Carnegie’s contribution to libraries is well-known. At one point he was the richest man in the world, and he is said to have given away about 90% of his fortune, to support educational and cultural organisations. He believed that:
To try to make the world in some way better than you found it is to have a noble motive in life.
Andrew Carnegie, The Empire of Business (1902).
Carnegie started poor, emigrating to the USA in search of a better life, and he had little formal education. He reasoned that libraries gave people like him the chance to learn, to catch up. All in all, he helped found perhaps 3,000 libraries in the late 19th and early 20th centuries, spending about $55m in the process. Most were located in the USA, but towns and cities around the world, including in the UK, benefitted from Carnegie’s generosity.
Around 1903, Tinsley, now a suburb of Sheffield but then an independent township, was awarded £1,500 by Carnegie for its free library, to be built on the corner of Bawtry Road, on a site donated by Earl Fitzwilliam, the local aristocrat. Mr Carnegie’s secretary had written to the council on 18 November, setting out the terms of the offer:
Dear Sir – Responding to your communications on behalf of Tinsley. Mr Carnegie will be glad to give £1,500 sterling to erect a Free Public Library building for Tinsley, if the Free Public Libraries’ Act be adopted, and the maximum assessment under it levied, producing £100, as stated by you. A site must also be given for the building, the cost not being burden upon the penny rate.
Sheffield Telegraph, 17 December 1903.
The money might have been refused, as there was a feeling in Tinsley that Carnegie the employer oppressed the working man libraries were intended to help. There was also a suggestion that local business, rather than business based 3,000 miles away, should pay (which might have been connected to the curious fact that steel was the business of both Carnegie and Tinsley). In the end, the parish council voted almost unanimously to accept Carnegie’s offer. You can read the full story starting here.
Tinsley Carnegie Library opened to the public just over a year after Capper’s letter, on 7 June 1905, and the whole affair, from initial application to opening ceremony, took perhaps two years. The contract Capper refers to must have been the one with the local building firm, Gray and Sons, and the plans approved by Carnegie were the design by respected local architects, Holmes and Watson, which can be seen in Sheffield City Archives.
Tinsley spent Carnegie’s £1,500 well (and managed the budget well – there was an overspend of a mere 9s 10d). The Sheffield Telegraph reported from the opening ceremony:
The brick structure is effective in appearance, and, surrounded by grounds nicely laid out and planted with shrubs, the institution…besides being of educational value to Tinsley, is an adornment to the village.

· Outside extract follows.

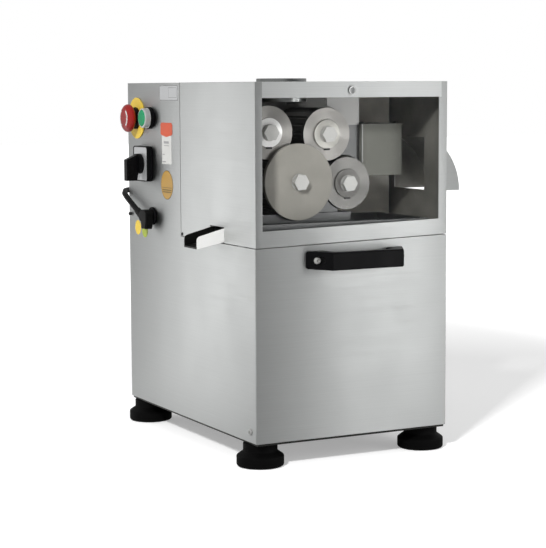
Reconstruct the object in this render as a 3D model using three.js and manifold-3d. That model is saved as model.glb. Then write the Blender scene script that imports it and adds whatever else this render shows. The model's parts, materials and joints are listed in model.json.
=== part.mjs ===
// Electric four-roller sugarcane juicer in a brushed steel cabinet.
// Millimetres, +Z up. Working axes: x runs right from the left panel's outer face, y runs back
// from the front panel's outer face, z runs up from the floor.
import * as THREE from "three";
import { mergeVertices } from "three/addons/utils/BufferGeometryUtils.js";
import Module from "manifold-3d";

const wasm = await Module();
wasm.setup();

// Cabinet
const cabinetWidth = 285;
const cabinetDepth = 410;
const panelHeight = 460;
const sheet = 1.5;
const footHeight = 31;
const baseReveal = 3;
const seam = 0.8;
const seat = 0.3;
const flangeWidth = 12;

// Hood over the mill
const hoodDepth = 227;
const hoodHeight = 209.2;
const seamRise = 7.3;
const windowLeft = 10;
const windowRight = 12.9;
const windowTop = 20.4;
const windowBottom = 21.1;
const paneThickness = 3;
const paneOverlap = 5;
const locatorWidth = 18;
const locatorHeight = 12;
const locatorThickness = 2;
const locatorPlay = 0.4;

// Four rollers, named by their place round the central one
const rollerCentreDistance = 76;
const centralX = 85;
const centralDrop = 129.5;
const rollerRadius = 34.75;
const rollerGap = 1.25;
const rollerLength = 88;
const rollerFront = 50;
const fluteDepth = 1.4;
const fluteCount = 20;
const endCollar = 6;
const flangeRadius = 50;
const flangeThickness = 6.5;
const journalRadius = 12.2;
const coreRadius = 15;
const runningGap = 0.3;
const keyWidth = 8;
const keyHeight = 3.2;
const satellites = {
  top_left: { angle: 122, plane: "A" },
  top_right: { angle: 53.5, plane: "A" },
  lower_right: { angle: -3, plane: "B" },
};

// Roller bolts
const boltFlats = 19;
const boltHeadHeight = 7;
const boltShankRadius = 6;
const boltShankLength = 20;
const endWasherRadius = 19;
const endWasherThickness = 1.6;
const washerRadius = 11;
const washerThickness = 1;

// Frame plates, bearings and gears behind the rollers
const plateThickness = 12;
const plateGap = 41;
const plateSideClear = 3;
const plateTopDrop = 12;
const plateLegWidth = 42;
const plateArchTop = 236;
const bulkheadSetback = 2;
const bearingRadius = 26;
const bearingWidth = 15;
const bearingSides = 16;
const pillarRadius = 9;
const gearModule = 4;
const gearTeeth = 19;
const gearWidth = 14;
const gearSideGap = 3;
const addendumFactor = 0.8;
const backlash = 0.5;
const bullModule = 3;
const bullTeeth = 46;
const pinionTeeth = 14;
const pinionAngle = -50;
const bullWidth = 14;
const bullSetback = 5;

// Gear motor
const gearboxWidth = 124;
const gearboxDepth = 58;
const motorRadius = 58;
const motorLength = 92;
const motorFins = 10;
const finDepth = 3;
const motorFlange = 10;
const standoffRadius = 8;
const standoffInset = 9;
const outputRadius = 10;
const outputDepth = 30;
const cowlLength = 20;
const terminalBoxWidth = 60;
const terminalBoxLength = 50;
const terminalBoxRise = 26;
const terminalBoxInset = 10;

// Guard over the gear train
const coverDrop = 3;
const coverRight = 52;
const coverSkirt = 40;

// Inner wiring
const loomRadius = 3.5;
const loomBend = 20;

// Juice path
const trayFront = 12;
const trayBack = 0.3;
const trayLeft = 6;
const trayRight = 262;
const trayWallDrop = 180.6;
const trayFloorDropLeft = 207;
const trayFloorDropRight = 195;
const traySheet = 1.5;
const spoutFront = 93;
const spoutWidth = 40;
const spoutReach = 38.5;
const spoutFall = 7.5;
const spoutTopDrop = 190;
const spoutEndWall = 16;
const spoutSheet = 2;
const notchClear = 1.5;
const strainerDrop = 171;
const strainerLip = 12;
const strainerRight = 167;
const strainerSheet = 1.5;
const slotCount = 6;
const slotWidth = 4;
const scraperBottomLift = 0.3;
const scraperTop = 22;
const scraperLeft = 16;
const scraperRight = 22;
const scraperGap = 1.2;

// Discharge of the crushed cane
const ductLeft = 186.5;
const ductRight = 251.6;
const ductFront = 60;
const ductTopDrop = 56;
const ductBottomDrop = 125;
const ductFlange = 5;
const guideLeft = 137;
const guideTopDrop = 15;
const guideClear = 2.5;
const chuteRadius = 82;
const chuteReach = 53;
const chuteFront = 50;
const chuteWidth = 85;
const chuteBottomDrop = 148;
const chuteOpeningInset = 4;

// Feed collar on the hood
const collarRadius = 33;
const collarWall = 2;
const collarRise = 4.5;
const collarY = 91;
const collarReach = 26;
const collarFlange = 9;

// Lock on the hood's top rail
const lockX = 140;
const lockDrop = 11.4;
const lockRadius = 5.7;
const lockPlugRadius = 4.4;
const lockHeadHeight = 1.2;
const tongueLength = 18;
const tongueWidth = 8;
const tongueThickness = 2;
const tongueSetback = 9;
const slotDepth = 0.7;
const keeperWidth = 12;
const keeperThickness = 2;
const keeperGap = 0.8;

// Grab handle on the lower front panel
const handleCentreX = 144;
const handleBelowSeam = 20.7;
const handleLength = 145;
const handleHeight = 23;
const handleStandoff = 36;
const handleSlant = 20;
const handleLeg = 26;
const handleGrip = 12;
const handleEdge = 1.5;
const handleFillet = 12;
const handleScrewRadius = 2.6;
const handleBoreRadius = 5;
const handleBoreDepth = 12;

// Feet
const footBaseRadius = 31;
const footNeckRadius = 22.5;
const footBaseHeight = 14;
const footConeHeight = 6;
const footStudRadius = 5;
const footStudLength = 9;
const footInsetX = 20.5;
const footInsetFront = 31;
const footInsetBack = 22;

// Controls on the left panel
const stopY = 376.5;
const stopDrop = 50.1;
const legendRadius = 29.5;
const legendThickness = 0.8;
const mushroomRadius = 20;
const mushroomBack = 9;
const mushroomReach = 22;
const stopNeckRadius = 15.5;
const startY = 327.5;
const startDrop = 49.3;
const bezelRadius = 14.6;
const bezelBack = 6;
const bezelReach = 14;
const startCapRadius = 11.5;
const startCapReach = 15;
const panelHoleRadius = 11.3;
const barrelRadius = 11;
const barrelDepth = 12;
const blockWidth = 30;
const blockHeight = 40;
const blockDepth = 42;
const pushTravel = 4;
const camY = 347.6;
const camDrop = 114.4;
const camFrame = 50;
const camFrameDepth = 8.6;
const camFrameCorner = 5;
const camKnobRadius = 14.3;
const camKnobDepth = 7;
const camLeverReach = 23;
const camLeverWidth = 12;
const camLeverDrop = 24;
const camShaftRadius = 4;
const camHoleRadius = 10;
const camBodyDepth = 55;
const camBodySize = 44;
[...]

Sheffield Telegraph, 8 June 1905
And so it remained for 80 years, until in 1985 the library moved to a (less impressive) shop unit in a modern precinct just down the road. The building was then used as a family centre, but has stood empty and boarded up for some years now. It’s a tribute to the parish council, the architects and builders that the building remains, forlorn, water-damaged but still graceful after nearly 120 years.
Columbia University Libraries also hold correspondence about Sheffield’s Walkley Carnegie Library, about which we’ll be writing shortly.